#### Exercise aim:
All lines from the line containing "obj.data.transform(world)" up to and including the last line of the listing below should be echoed exactly; no other lines belong in the response.

-- START OF Material provided --

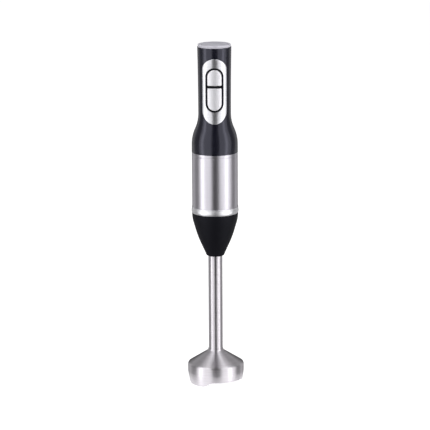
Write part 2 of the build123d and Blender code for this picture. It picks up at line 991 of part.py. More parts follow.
nodes = {
    "top_cap": top_cap(),
    "handle_front_shell": handle_front_shell(),
    "handle_rear_shell": handle_rear_shell(),
    "shell_screws": shell_screws(),
    "button_bezel": button_bezel(),
    "button_frame": button_frame(),
    "speed_button": button(upper=False),
    "turbo_button": button(upper=True),
    "speed_spring": button_spring(upper=False),
    "turbo_spring": button_spring(upper=True),
    "speed_plunger": plunger(upper=False),
    "turbo_plunger": plunger(upper=True),
    "speed_switch": microswitch(upper=False),
    "turbo_switch": microswitch(upper=True),
    "switch_board": switch_board(),
    "capacitor": capacitor(),
    "rectifier": rectifier(),
    "choke": choke(),
    "cord_gland": cord_gland(),
    "motor_leads": motor_leads(),
    "motor_sleeve": motor_sleeve(),
    "trim_ring": trim_ring(),
    "leg_socket": leg_socket(),
    "motor_carrier": motor_carrier(),
    "carrier_screws": carrier_screws(),
    "lower_damper": damper(can_bottom),
    "upper_damper": damper(can_top + free),
    "motor_can": motor_can(),
    "magnets": magnets(),
    "front_bearing": bearing(can_bottom - can_boss),
    "rear_bearing": bearing(rear_bearing_bottom),
    "motor_end_cap": motor_end_cap(),
    "carbon_brushes": carbon_brushes(),
    "brush_springs": brush_springs(),
    "motor_shaft": motor_shaft(),
    "armature_core": armature_core(),
    "armature_windings": armature_windings(),
    "commutator": commutator(),
    "cooling_fan": cooling_fan(),
    "drive_coupler": drive_coupler(),
    "leg_collar": leg_collar(),
    "leg_seal_ring": leg_seal_ring(),
    "leg_tube": leg_tube(),
    "bell_guard": bell_guard(),
    "upper_bush": bush(tube_top - bush_length),
    "lower_bush": bush(lower_bush_bottom),
    "shaft_seal": shaft_seal(),
    "seal_cap": seal_cap(),
    "driven_coupler": driven_coupler(),
    "drive_shaft": drive_shaft(),
    "retaining_ring": retaining_ring(),
    "thrust_washer": thrust_washer(),
    "blade": blade(),
    "blade_nut": blade_nut(),
}

for name, shape in nodes.items():
    export_step(Pos(0, 0, -grip_height) * shape, f"parts/{name}.step")
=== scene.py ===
"""Looks of the immersion blender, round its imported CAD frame. Metres, +Z up, buttons face -Y."""

import bmesh
import bpy
import json
from math import atan2, cos, hypot, pi, radians, sin, sqrt
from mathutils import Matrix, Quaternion, Vector


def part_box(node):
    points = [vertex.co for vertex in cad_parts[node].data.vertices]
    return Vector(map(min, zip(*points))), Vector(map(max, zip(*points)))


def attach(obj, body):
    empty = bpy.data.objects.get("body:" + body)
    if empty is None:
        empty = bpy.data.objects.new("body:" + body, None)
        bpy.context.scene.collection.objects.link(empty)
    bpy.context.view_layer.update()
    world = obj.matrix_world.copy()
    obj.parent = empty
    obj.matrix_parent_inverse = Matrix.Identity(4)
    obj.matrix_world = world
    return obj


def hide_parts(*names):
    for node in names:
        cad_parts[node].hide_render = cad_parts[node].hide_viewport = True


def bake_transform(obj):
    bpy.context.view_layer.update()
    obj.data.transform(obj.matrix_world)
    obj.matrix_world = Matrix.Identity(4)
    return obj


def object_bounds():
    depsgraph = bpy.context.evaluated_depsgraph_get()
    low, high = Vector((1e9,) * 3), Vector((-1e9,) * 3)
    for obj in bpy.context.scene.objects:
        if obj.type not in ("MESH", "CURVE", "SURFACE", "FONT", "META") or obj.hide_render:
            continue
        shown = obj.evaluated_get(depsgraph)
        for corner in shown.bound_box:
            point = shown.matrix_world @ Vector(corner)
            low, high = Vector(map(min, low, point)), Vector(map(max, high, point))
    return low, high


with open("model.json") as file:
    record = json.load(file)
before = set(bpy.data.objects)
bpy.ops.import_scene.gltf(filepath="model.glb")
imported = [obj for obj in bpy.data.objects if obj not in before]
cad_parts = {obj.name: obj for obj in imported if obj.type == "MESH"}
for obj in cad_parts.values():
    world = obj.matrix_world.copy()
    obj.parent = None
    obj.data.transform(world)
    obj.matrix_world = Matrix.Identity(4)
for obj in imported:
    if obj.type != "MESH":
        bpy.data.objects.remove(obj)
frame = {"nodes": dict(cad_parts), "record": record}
cad_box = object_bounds()
nodes = frame["nodes"]
record = frame["record"]

MM = 0.001
MICRON = 0.000001
floor_height = cad_box[0].z  # the plane that the guard's low lobes touch
body_of = {name: body for body, names in record["behaviour"]["bodies"].items() for name in names}
slot_of = {part["node"]: part["material_slot"] for part in record["subparts"]}
boxes = {name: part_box(name) for name in nodes}  # lowest and highest corner of each node


def low_of(node):
    """Lowest height of a CAD node, in millimetres above the floor plane."""
    return (boxes[node][0].z - floor_height) / MM


def top_of(node):
    """Highest height of a CAD node, in millimetres above the floor plane."""
    return (boxes[node][1].z - floor_height) / MM


def reach_of(node):
    """Largest reach of a CAD node along X, in millimetres."""
    return boxes[node][1].x / MM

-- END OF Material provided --

#### Full output:
    obj.data.transform(world)
    obj.matrix_world = Matrix.Identity(4)
for obj in imported:
    if obj.type != "MESH":
        bpy.data.objects.remove(obj)
frame = {"nodes": dict(cad_parts), "record": record}
cad_box = object_bounds()
nodes = frame["nodes"]
record = frame["record"]

MM = 0.001
MICRON = 0.000001
floor_height = cad_box[0].z  # the plane that the guard's low lobes touch
body_of = {name: body for body, names in record["behaviour"]["bodies"].items() for name in names}
slot_of = {part["node"]: part["material_slot"] for part in record["subparts"]}
boxes = {name: part_box(name) for name in nodes}  # lowest and highest corner of each node


def low_of(node):
    """Lowest height of a CAD node, in millimetres above the floor plane."""
    return (boxes[node][0].z - floor_height) / MM


def top_of(node):
    """Highest height of a CAD node, in millimetres above the floor plane."""
    return (boxes[node][1].z - floor_height) / MM


def reach_of(node):
    """Largest reach of a CAD node along X, in millimetres."""
    return boxes[node][1].x / MM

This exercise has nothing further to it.